My mom is so lucky. She has hummingbirds in her backyard almost year round! In comparison, I do cartwheels when one of my hummers sticks around for a week.
My parents’ backyard is a hummingbird paradise. They have planted tons of native flowers and hummingbird-attracting bushes over the years. They also maintain several hummingbird feeders, especially during migration when the birds might need some extra sugar energy. To take these pictures, I maneuvered myself and my camera and tripod into a small spot between a crape myrtle tree and their fence – leaving little room for movement, but positioning me very close to the feeder, in a way that I wasn’t bothering the birds. The result?
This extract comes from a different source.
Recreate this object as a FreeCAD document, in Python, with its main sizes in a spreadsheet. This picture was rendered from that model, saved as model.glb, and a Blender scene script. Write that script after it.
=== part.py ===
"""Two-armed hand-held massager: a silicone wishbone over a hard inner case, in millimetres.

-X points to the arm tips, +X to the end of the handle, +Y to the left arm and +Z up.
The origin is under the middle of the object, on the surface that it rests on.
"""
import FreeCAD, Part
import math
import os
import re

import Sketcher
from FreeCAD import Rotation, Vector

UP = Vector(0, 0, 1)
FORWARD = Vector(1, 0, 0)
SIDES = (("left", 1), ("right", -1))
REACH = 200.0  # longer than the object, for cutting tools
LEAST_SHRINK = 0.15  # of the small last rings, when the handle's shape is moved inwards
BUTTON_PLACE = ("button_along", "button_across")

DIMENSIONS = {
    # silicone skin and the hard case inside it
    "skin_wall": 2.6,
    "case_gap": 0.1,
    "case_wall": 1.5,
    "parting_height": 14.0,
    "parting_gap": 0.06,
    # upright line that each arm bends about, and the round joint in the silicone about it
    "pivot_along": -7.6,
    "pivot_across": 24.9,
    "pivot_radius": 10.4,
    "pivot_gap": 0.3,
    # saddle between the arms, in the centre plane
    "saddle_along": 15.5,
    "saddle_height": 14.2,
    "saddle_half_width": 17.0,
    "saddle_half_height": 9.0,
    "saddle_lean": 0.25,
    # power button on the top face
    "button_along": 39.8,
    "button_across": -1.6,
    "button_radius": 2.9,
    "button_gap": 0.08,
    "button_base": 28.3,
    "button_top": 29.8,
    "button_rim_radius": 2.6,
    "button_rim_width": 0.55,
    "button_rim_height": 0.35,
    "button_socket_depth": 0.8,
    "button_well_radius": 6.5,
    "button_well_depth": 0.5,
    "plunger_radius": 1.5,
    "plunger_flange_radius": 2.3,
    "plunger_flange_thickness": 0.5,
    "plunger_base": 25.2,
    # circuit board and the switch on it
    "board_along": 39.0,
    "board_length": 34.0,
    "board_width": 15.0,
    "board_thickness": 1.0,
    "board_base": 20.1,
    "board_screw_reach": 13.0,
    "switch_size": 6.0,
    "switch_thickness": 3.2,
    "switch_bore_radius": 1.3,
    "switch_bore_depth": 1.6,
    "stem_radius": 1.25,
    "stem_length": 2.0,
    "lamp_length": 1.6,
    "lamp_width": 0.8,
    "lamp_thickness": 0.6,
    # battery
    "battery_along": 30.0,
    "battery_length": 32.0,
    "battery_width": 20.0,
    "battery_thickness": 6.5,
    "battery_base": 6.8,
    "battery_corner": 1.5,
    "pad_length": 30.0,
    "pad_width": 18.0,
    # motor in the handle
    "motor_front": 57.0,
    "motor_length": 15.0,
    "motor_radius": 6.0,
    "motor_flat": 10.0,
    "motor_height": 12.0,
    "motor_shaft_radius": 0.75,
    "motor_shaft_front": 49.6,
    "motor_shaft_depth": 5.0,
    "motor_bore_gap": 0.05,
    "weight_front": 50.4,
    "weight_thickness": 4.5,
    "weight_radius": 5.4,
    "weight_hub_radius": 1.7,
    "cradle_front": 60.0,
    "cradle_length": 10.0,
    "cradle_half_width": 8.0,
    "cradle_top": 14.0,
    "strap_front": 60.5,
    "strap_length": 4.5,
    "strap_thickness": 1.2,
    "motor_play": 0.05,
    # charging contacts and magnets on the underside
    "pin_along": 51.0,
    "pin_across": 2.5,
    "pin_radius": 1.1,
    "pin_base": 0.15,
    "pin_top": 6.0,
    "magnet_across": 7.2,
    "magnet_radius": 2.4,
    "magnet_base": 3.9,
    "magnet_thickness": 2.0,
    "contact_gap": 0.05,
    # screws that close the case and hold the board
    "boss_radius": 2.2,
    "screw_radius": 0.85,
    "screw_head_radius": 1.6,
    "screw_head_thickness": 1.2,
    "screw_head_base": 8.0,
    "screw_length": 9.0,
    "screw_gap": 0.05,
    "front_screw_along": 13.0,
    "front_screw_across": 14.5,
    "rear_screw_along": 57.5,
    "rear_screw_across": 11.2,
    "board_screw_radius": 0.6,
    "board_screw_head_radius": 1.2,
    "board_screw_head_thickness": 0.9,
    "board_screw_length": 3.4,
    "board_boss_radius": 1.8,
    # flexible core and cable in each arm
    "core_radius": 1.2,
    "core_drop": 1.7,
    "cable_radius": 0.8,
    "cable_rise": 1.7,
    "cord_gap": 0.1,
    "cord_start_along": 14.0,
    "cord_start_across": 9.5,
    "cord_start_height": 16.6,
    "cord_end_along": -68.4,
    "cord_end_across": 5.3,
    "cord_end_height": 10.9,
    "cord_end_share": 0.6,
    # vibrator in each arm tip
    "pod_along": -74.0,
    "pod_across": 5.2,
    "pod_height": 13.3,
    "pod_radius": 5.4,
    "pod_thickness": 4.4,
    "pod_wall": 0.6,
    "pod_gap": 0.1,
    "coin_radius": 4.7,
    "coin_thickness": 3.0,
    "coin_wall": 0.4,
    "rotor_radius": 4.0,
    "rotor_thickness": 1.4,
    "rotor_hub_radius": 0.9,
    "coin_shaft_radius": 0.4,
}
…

I only had to wait a few minutes before my first hummingbird showed up at the feeder. A male Ruby-throated hummingbird, and I was so happy when he flashed his bright red gorget at me!
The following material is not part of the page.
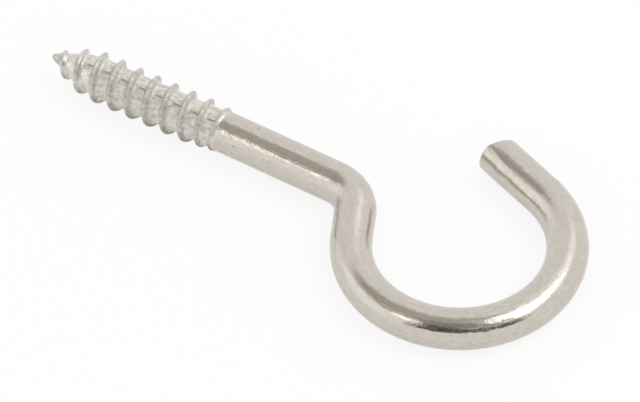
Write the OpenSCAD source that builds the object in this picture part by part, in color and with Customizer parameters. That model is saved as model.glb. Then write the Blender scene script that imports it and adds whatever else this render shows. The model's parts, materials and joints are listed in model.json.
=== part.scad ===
// Screw hook: one length of round wire with a rolled wood-screw thread and a
// gimlet point at one end, a short plain shank, a neck bend and an open round
// hook whose straight tail ends in a sheared cut.
//
// The wire's middle plane is z = 0, so the hook lies flat. The origin is on the
// shank's axis where the thread ends, which is the face of the wood it is driven
// into. The point lies towards -X, the hook towards +X, its mouth towards +Y.

/* [Wire] */
// Diameter of the wire
wire_d = 5; // [3:0.1:7]

/* [Shank] */
// Length of the plain straight shank, from the thread to the neck
shank_l = 15.6; // [8:0.2:60]

/* [Thread] */
// Length of the threaded end, from its tip to the plain shank
thread_l = 23; // [16:0.2:50]
// Distance from one turn to the next
pitch = 2.4; // [1.8:0.1:3.4]
// How far the crests stand out from the plain shank
crest_rise = 0.5; // [0.3:0.02:0.9]
// How far the roots lie below the plain shank
root_sink = 0.22; // [0.1:0.02:0.5]
// Width of the crests' tops
crest_w = 0.25; // [0.1:0.05:0.4]
// Lean of each flank from square to the axis
flank_angle = 33; // [15:1:35]
// Length of the tapered gimlet point
point_l = 6.8; // [4:0.2:12]
// Radius left at the very tip
tip_r = 0.15; // [0.1:0.05:0.4]
// Length over which the last turn fades into the shank
runout_l = 2.4; // [1.5:0.1:5]
// Direction in which the first turn starts, from +Y towards +Z
start_turn = 120; // [0:15:345]
// How far the thread bows off the shank's axis, away from the hook's mouth
thread_bow = 0.3; // [0:0.05:0.5]

/* [Neck] */
// Inside radius of the neck bend
neck_inner_r = 2.5; // [1:0.1:4]
// Length of the straight slanted run from the neck to the round hook
slant_l = 3.9; // [0.5:0.1:15]

/* [Hook] */
// Inside diameter of the round hook
hook_inner_d = 20.2; // [16:0.2:60]
// How far the hook's centre lies below the shank's axis
hook_offset = 1.05; // [-2:0.05:3]
// Where the round part stops, counted from +X round towards +Y
hook_stop = 71; // [30:1:110]

/* [Tail] */
// Length of the straight tail after the round part
tail_l = 8.5; // [3:0.1:12]
// Slope of the sheared half of the wire's end
shear_angle = 23; // [5:1:45]
// Direction that the sheared half faces, from outward round towards +Z
shear_turn = 35; // [-180:5:180]
// How far the shear's edge lies past the wire's axis, or short of it if negative
shear_past = -0.2; // [-1:0.05:1]
// Size of the chamfer round the wire's end
end_chamfer = 0.3; // [0.1:0.05:0.8]

/* [Hidden] */
$fn = 96;

wire_r = wire_d / 2;
crest_r = wire_r + crest_rise;
root_r = wire_r - root_sink;

// The thread's section: a flat root, a flank, a slightly rounded crest, a flank
crest_shoulder = 0.94;
flank_w = (crest_r - root_r) * tan(flank_angle);
root_w = pitch - crest_w - 2 * flank_w;
section = [
    [0, 0],
    [root_w, 0],
    [root_w + flank_w, crest_shoulder],
    [root_w + flank_w + crest_w / 2, 1],
    [root_w + flank_w + crest_w, crest_shoulder],
];

// The threaded end is a strip one pitch wide, wound round the axis. It carries
// on inside the shank as a smooth spigot a hair smaller than the wire.
sides = 24;
spigot_gap = 0.03;
spigot_r = wire_r - spigot_gap;
spigot_lead = 0.3;
bow_l = thread_l * 2 / 3;
turns = ceil((thread_l + spigot_lead) / pitch);
knots = len(section);
rows = knots * turns;

// Bending stretches the wire, so a bend is a hair thinner than the straight
// lengths. Its ends reach a little way into them, and they run out inside it
// as short blunt noses.
bend_thinning = 0.01;
bend_lap = 0.1;
nose_l = 0.3;
nose_drop = 0.1;

// The neck turns the wire through the one angle at which the slanted run leaves
// the neck and meets the round hook without a kink
neck_r = neck_inner_r + wire_r;
hook_r = hook_inner_d / 2 + wire_r;
bends_r = neck_r + hook_r;
centres_gap = norm([bends_r, slant_l]);
neck_angle = acos((neck_r - hook_offset) / centres_gap) - atan(slant_l / bends_r);
hook_x = shank_l + bends_r * sin(neck_angle) + slant_l * cos(neck_angle);
hook_start = -90 - neck_angle;

// Quarter-sine rise from 0 to 1, level outside that
function rise(t) = t <= 0 ? 0 : t >= 1 ? 1 : sin(90 * t);

// Radius at a place x along the axis, where h is 0 at the root and 1 at the crest.
// Towards the tip the crests taper later than the roots.
function ridge(from_tip) = min(1, max(0, 2 * from_tip / pitch));
function full_radius(from_tip, h) = root_r + h * (crest_r - root_r) * ridge(from_tip);
function taper(from_tip, h) = pow(rise(from_tip / point_l), 1 - 0.2 * h);
function pointed_radius(from_tip, h) =
    tip_r + taper(from_tip, h) * (full_radius(from_tip, h) - tip_r);
function radius_at(x, h) =
    spigot_r + rise((-spigot_lead - x) / runout_l) * (pointed_radius(x + thread_l, h) - spigot_r);

// How far the middle of the thread lies off the shank's axis at a place x
function bow(x) = -thread_bow * rise(-x / bow_l);

// Corner of the strip: row j counts along the section, step i round the axis
function along(j, i) =
    -thread_l + pitch * (floor(j / knots) + i / sides) + section[j % knots][0];
function corner(j, i) =
    let (x = along(j, i), a = start_turn + 360 * i / sides, r = radius_at(x, section[j % knots][1]))
    [x, r * cos(a) + bow(x), r * sin(a)];

// The first column also serves as the far edge of the last one, one turn on
function index(j, i) =
    i == sides ? j + knots : i == 0 ? j : rows + knots + 1 + (i - 1) * (rows + 1) + j;

module threaded_end() {
    first_column = [for (j = [0 : rows + knots]) corner(j, 0)];
    other_columns = [for (i = [1 : sides - 1], j = [0 : rows]) corner(j, i)];
    tip = [-thread_l, bow(-thread_l), 0];
    root = [along(rows + knots, 0), 0, 0];
    points = concat(first_column, other_columns, [tip, root]);
    tip_index = len(points) - 2;
    root_index = len(points) - 1;
    skin = [
        for (i = [0 : sides - 1], j = [0 : rows - 1])
            let (a = index(j, i), b = index(j + 1, i), c = index(j + 1, i + 1), d = index(j, i + 1))
            each [[a, b, c], [a, c, d]]
    ];
    tip_fan = [for (i = [0 : sides - 1]) [tip_index, index(0, i), index(0, i + 1)]];
    tip_step = [for (k = [0 : knots - 1]) [tip_index, index(k + 1, 0), index(k, 0)]];
    root_fan = [for (i = [0 : sides - 1]) [root_index, index(rows, i + 1), index(rows, i)]];
    root_step = [for (k = [0 : knots - 1]) [root_index, index(rows + k, 0), index(rows + k + 1, 0)]];
    polyhedron(points, concat(skin, tip_fan, tip_step, root_fan, root_step));
}

// A straight length of the wire from the origin along +X, with a nose before it
// and a nose or a chamfer after it
module straight(l, end_l = nose_l, end_drop = nose_drop) {
    rotate([0, 90, 0])
        rotate_extrude()
            polygon([
                [0, -nose_l],
                [wire_r - nose_drop, -nose_l],
                [wire_r, 0],
                [wire_r, l],
                [wire_r - end_drop, l + end_l],
                [0, l + end_l],
            ]);
}

module plain_shank() {
    straight(shank_l);
}

// A bend of the wire in the z = 0 plane about the origin
module bend(r, from, sweep) {
    lap_angle = bend_lap / r * 180 / PI;
    rotate([0, 0, from - lap_angle])
        rotate_extrude(angle = sweep + 2 * lap_angle)
            translate([r, 0]) circle(r = wire_r - bend_thinning);
}

module neck() {
    translate([shank_l, -neck_r, 0]) bend(neck_r, 90 - neck_angle, neck_angle);
}

module slant() {
    translate([shank_l, -neck_r, 0])
        rotate([0, 0, -neck_angle])
            translate([0, neck_r, 0]) straight(slant_l);
}

module round_hook() {
    translate([hook_x, -hook_offset, 0]) bend(hook_r, hook_start, hook_stop - hook_start);
}

// Here the wire runs along +X, with the outside of the hook towards -Y
module tail() {
    block = 2 * wire_d;
    translate([hook_x, -hook_offset, 0])
        rotate([0, 0, hook_stop])
            translate([hook_r, 0, 0])
                rotate([0, 0, 90])
                    difference() {
                        straight(tail_l - end_chamfer, end_chamfer, end_chamfer);
                        translate([tail_l, 0, 0])
                            rotate([-shear_turn, 0, 0])
                                translate([0, shear_past, 0])
                                    rotate([0, 0, -shear_angle])
                                        translate([0, -block / 2, -block / 2]) cube(block);
                    }
}

module screw_hook() {
    color("silver") {
        threaded_end();
        plain_shank();
        neck();
        slant();
        round_hook();
        tail();
    }
}

screw_hook();
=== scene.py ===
"""Screw hook: one length of nickel-plated steel wire, threaded at one end, bent into a neck and an
open round hook, and sheared off at the other end. It lies on a plain white table in a light tent."""

import json
import math

import bmesh
import bpy
from bpy.props import FloatProperty, FloatVectorProperty, IntProperty, PointerProperty
from mathutils import Matrix, Vector, noise


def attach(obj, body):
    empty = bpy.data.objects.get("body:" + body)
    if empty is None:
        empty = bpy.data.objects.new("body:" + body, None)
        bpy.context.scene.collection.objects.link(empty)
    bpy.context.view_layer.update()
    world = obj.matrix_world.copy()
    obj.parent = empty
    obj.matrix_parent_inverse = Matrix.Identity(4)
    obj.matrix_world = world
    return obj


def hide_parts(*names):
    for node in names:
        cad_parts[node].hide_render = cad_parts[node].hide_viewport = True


bl_info = {
    "name": "Screw Hook",
    "version": (1, 0, 0),
    "blender": (4, 5, 0),
    "location": "3D View > Sidebar > Screw Hook",
    "description": "Builds a plated wire screw hook and the table and lights round it",
    "category": "Add Mesh",
}

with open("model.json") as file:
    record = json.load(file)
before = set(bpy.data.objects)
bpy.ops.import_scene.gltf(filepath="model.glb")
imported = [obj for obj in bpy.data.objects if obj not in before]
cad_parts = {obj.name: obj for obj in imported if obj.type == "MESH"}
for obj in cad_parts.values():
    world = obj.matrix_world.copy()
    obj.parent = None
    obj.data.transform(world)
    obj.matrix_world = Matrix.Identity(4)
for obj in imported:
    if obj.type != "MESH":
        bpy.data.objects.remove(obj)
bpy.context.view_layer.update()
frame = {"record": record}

MM = 0.001
NODE = "screw_hook"
MOUNTS = {mount["name"]: mount for mount in frame["record"]["mounts"]}
THREAD = MOUNTS["screw_thread"]
SEAT = MOUNTS["hook_seat"]

# Points this close together are one point
WELD = 0.002 * MM
# Power by which the crests taper less than the roots, which makes them taper later
CREST_FULLNESS = 0.2
# Length behind the tip over which the roots come down from the crests' taper to their own
TIP_BULGE = 1.6 * MM
# How far past its end the thread still fades, and the length over which its trace on the shank
# dies away
EDGE_W = 0.7 * MM
# The thread bows off the shank's axis over its length divided by this
BOW_RATE = 1.5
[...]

The real target of my quest on this day was my mom’s mystery hummingbird. She could see from her window that the poor bird had lost most of its flight feathers. Its visits at the feeders were abnormally long. The bird also didn’t quite match the description of a female Ruby-throated (although it’s hard to tell, with its feathers in sad shape.). So I was sent out to get a good photo!
I’m not familiar enough with hummingbirds to venture a guess on the ID. Ruby-throated Hummingbirds are the most common in Florida, although I’ve never seen a Ruby-throated with a scalloped throat. If you can help me identify this little guy, please post a comment!
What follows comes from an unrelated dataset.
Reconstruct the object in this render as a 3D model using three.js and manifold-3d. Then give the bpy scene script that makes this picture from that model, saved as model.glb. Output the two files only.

If you’ve never been close to a hummingbird before, it’s amazing to watch them up close. They are such active little birds. Their whole bodies quiver as they nectar from the feeder. I managed to catch small videos of each of these birds, and I edited them together. The poor little mystery bird spent significantly more time gulping nectar than his healthy counterpart. My mom will definitely keep feeders out while her little patient is recuperating from his feather problems!
Hmm, I have the Stoke’s Beginner’s Guide to Hummingbirds and it could be a female Rufous Hummingbird (p 57). I’m probably wrong, though.
I was just thinking this past week that I needed to put my feeders out. I’m off to make nectar now!
Thanks Nathalie! I hope the hummers are finding your nectar.